I think the same is true of our relationship with God.
So when are discerning the Spirit with the assumption that it is all one-sided, that God is going to do all of the instructing, and we are just trying to figure out what God wants – when we think that what we want and what we find to be “good” has nothing do to with it – we may be starting out on a false direction.
What if, instead, we saw the process of discernment as a dance in which God leads, but in which our reactions and responses were equally important? Or what if God was more like a musician playing a piano or guitar, and it was our job to find our own, unique way to dance to the music?
When we begin to see discernment through those lenses, I think we are much closer to doing it well.
A FOOTNOTE ON TWO OBJECTIONS TO OPEN THEISM:
If you don’t have any objections to open theism, there is no reason to read further. However, if you have some questions about it, I am going to briefly address two common complaints below.

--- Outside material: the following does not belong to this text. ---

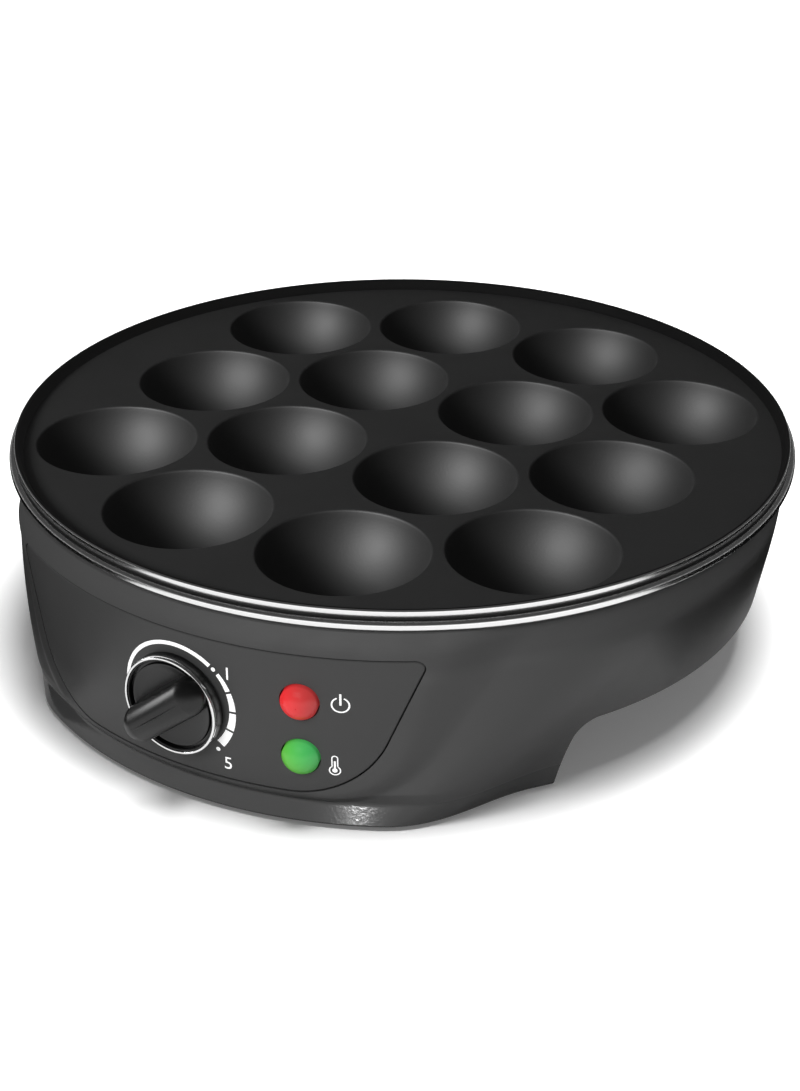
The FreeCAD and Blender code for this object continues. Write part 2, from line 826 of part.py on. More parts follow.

First, some people object to open theism because it challenges God’s omniscience – that is, the belief in classical theology that God “knows all.” But in actuality, it gives God even more credit. According to open theism, God sees the potential for not only one future but for all possible futures. The surprise and beauty comes from experiencing the universe that actually evolves/develops out of those possibilities.
Some also object to open theism because it makes the future of the universe uncertain. How can God redeem people or the universe, some argue, if he doesn’t know how it is going to happen? But open theism does not contend that God has no control over the universe. God can, if God chooses, take control of any aspect of it at any time. So God can make a promise about something that God will do, and be confident that the promise can be fulfilled. Exactly how it is fulfilled, however, is in part up to us and how we respond to God. I don’t have the time to go into it at this point, but that is more or less how things work in the Bible, particularly in the Old Testament.
You can read much more (and much more eloquent words) about open theism in Greg Boyd’s God of the Possible.